The noble sport of dot watching, for those who have never done this be warned it is addictive once you start.
A lot of ultra-races these days use trackers that while providing safety for the competitors also provide the basis for the addiction of dot watching the competitors during the race be it friends or club mates racing.
My spine race some might say started 2 years ago watching my friend Matt Neale during his spine race along with a few others I knew. My friend was going to help him out with some support during the second half of the race and as I was working not far from the A66 crossing of the Pennine way I was able to intercept him with a mug of hot coffee and some food to give him a boost after the Tan Hill bogs before the final 14 miles to the next CP at Middleton.
Seeing the race first hand and after talking to Matt and then reading a bit more into the race got my mental cogs turning. But as the longest race I had done at the time being only a 100 mile I reckoned I needed a bit of a warm up tester multiday event first to see how I would react. So, the plan was hatched to enter a multiday event during 2016 and some others with a focus of doing the spine in Jan 2017.
My training year started off in March with the Hardmoors 55 to get things going, this went well with a nice steady run and a strong finish with no injuries. The plan next was to do the Hardmoors 160 in May. This started off well utill a bad stomach and a mystery foot injury at 70 miles made me do the safe thing and withdraw, don’t make things worse and live to race another day.
My foot was soon back to normal and working well and was tested out with a 60 mile recce for my next race the 190 mile Northern Traverse at the end of May. The race went well and got me used to the multi day ultra with 40-50 miles being done each day (see race report here).
Next up was the UTLD 100 that did not quite go according to plan as I ended up making a silly nav error with my head down and then went over on my ankle about 6 times before i’d even got to Wasdale. So, this slowed me up untill about Ambleside where my second wind kicked in, even managing my normal sprint up the steps at the last CP. To which someone shouted that man needs to be drug tested as I ran past them at the top of the steps. So about 2 hrs slower than 2 years ago, but happy to finish strong, sub 30 maybe in 2018 for a goal.
The next thing on the list were some Pennine way recce days. I had walked the entire route about 8 years ago with a friend in 13 days with quite large packs and that went well then about 4 years ago did a section from Hebdon bridge to Dufton with Jane my wife. So I was quite happy with most of the route but thought some more recceing would be beneficial and allow me to test my kit out.
So at the beginning of September I did a four day recce from Edale to Dufton with a mixture of wild camping and YHA only walking during daylight hrs. This went well and firmed up a few bits where my memory was not so good so I would be happy not to have to use a map for the first 2 legs. The main point from the first recce was my OMM pack just did not agree with me and that I needed some better light weight waterproofs as my faithful Haglofs smock was failing now after four years of hard use.

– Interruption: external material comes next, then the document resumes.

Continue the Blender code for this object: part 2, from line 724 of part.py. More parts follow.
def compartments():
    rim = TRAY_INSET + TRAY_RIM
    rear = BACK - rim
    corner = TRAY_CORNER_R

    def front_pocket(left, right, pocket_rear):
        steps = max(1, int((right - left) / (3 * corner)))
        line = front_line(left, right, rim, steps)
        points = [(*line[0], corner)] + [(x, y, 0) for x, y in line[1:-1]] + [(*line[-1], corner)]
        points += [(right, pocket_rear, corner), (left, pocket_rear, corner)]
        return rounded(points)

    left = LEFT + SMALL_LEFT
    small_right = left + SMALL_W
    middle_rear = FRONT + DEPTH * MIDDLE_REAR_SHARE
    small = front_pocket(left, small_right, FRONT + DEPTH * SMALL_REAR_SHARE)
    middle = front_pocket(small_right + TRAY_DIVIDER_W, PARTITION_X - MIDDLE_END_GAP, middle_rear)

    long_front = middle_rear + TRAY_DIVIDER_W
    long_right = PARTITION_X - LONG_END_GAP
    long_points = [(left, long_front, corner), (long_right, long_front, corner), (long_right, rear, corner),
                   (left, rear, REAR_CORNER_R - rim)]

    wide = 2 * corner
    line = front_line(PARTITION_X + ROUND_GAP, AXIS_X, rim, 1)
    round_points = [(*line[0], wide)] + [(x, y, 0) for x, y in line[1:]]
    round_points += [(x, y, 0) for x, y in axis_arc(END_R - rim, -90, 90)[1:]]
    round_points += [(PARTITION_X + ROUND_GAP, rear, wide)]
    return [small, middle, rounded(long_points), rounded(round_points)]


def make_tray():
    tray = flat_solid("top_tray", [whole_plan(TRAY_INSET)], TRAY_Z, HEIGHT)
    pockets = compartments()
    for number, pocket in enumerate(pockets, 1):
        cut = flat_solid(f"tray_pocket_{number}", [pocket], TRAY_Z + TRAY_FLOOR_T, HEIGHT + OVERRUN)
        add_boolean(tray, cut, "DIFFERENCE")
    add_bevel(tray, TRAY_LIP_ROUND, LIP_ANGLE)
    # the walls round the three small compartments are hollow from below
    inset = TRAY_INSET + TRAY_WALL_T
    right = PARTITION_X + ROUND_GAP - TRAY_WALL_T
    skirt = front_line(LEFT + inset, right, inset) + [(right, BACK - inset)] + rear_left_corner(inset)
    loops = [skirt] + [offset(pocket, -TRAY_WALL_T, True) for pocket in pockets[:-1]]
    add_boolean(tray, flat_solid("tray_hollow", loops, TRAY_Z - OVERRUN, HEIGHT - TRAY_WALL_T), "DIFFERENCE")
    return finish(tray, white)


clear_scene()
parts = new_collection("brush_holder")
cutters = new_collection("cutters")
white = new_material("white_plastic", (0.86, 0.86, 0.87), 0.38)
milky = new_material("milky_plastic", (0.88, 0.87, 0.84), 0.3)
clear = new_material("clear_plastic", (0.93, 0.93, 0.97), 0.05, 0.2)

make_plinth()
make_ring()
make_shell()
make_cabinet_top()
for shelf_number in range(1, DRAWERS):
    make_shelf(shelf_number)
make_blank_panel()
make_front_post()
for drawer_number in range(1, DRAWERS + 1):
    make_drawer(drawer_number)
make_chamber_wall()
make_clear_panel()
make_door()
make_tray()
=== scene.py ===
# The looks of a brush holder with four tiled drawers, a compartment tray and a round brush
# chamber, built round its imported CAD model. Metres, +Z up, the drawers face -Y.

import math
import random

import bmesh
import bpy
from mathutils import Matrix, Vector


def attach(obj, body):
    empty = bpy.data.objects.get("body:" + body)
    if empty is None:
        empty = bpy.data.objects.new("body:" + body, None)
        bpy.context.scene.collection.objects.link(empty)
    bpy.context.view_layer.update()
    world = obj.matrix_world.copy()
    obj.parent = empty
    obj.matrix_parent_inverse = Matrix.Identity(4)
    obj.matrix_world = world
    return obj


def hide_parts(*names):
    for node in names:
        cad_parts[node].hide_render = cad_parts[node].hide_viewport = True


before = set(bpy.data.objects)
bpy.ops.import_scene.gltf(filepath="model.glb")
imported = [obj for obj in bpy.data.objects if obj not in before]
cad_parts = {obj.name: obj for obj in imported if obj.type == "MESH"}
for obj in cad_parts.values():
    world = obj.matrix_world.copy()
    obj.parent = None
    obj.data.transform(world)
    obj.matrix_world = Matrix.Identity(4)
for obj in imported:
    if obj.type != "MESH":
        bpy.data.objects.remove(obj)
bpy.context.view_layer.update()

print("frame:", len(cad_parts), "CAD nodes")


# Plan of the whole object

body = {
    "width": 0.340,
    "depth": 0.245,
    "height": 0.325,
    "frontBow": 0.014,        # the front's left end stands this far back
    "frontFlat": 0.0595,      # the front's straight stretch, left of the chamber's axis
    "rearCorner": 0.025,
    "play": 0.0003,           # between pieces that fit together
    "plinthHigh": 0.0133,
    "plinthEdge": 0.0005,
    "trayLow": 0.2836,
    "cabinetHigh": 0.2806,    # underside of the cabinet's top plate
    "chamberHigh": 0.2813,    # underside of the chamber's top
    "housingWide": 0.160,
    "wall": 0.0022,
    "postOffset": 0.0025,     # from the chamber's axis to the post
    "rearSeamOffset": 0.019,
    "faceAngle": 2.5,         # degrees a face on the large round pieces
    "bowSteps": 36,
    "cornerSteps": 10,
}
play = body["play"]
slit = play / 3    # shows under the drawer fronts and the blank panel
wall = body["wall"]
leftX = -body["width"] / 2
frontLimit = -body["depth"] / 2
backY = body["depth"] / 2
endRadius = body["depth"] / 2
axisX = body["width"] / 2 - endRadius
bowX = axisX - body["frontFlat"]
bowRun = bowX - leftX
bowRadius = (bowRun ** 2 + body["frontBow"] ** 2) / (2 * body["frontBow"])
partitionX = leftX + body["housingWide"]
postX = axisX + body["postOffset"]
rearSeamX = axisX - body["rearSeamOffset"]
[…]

The final race for 2016 was the Hardmoors 60 mid Sept only being a week after my recce I was happy with a 30min improvement over last year. But the main thing I noted was I was feeling more tired as i’d been up to a lot of big races and recce’s this year. So I decided to call it quits on any more races and instead focus on spine race preps.
The next recce came early in November starting in Hawes in the afternoon then spent a further 3 days going to Alston. While again all in daylight cross fell was a complete white out and covered in snow from half way up the fell so finding the path was fun. I ran into another spine racer doing a recce to Greg’s hut. Cross fell itself was just white so navigation was by bearing and some pacing and this got me spot on to the cairn up top and then to Greg’s hut and down to Alston.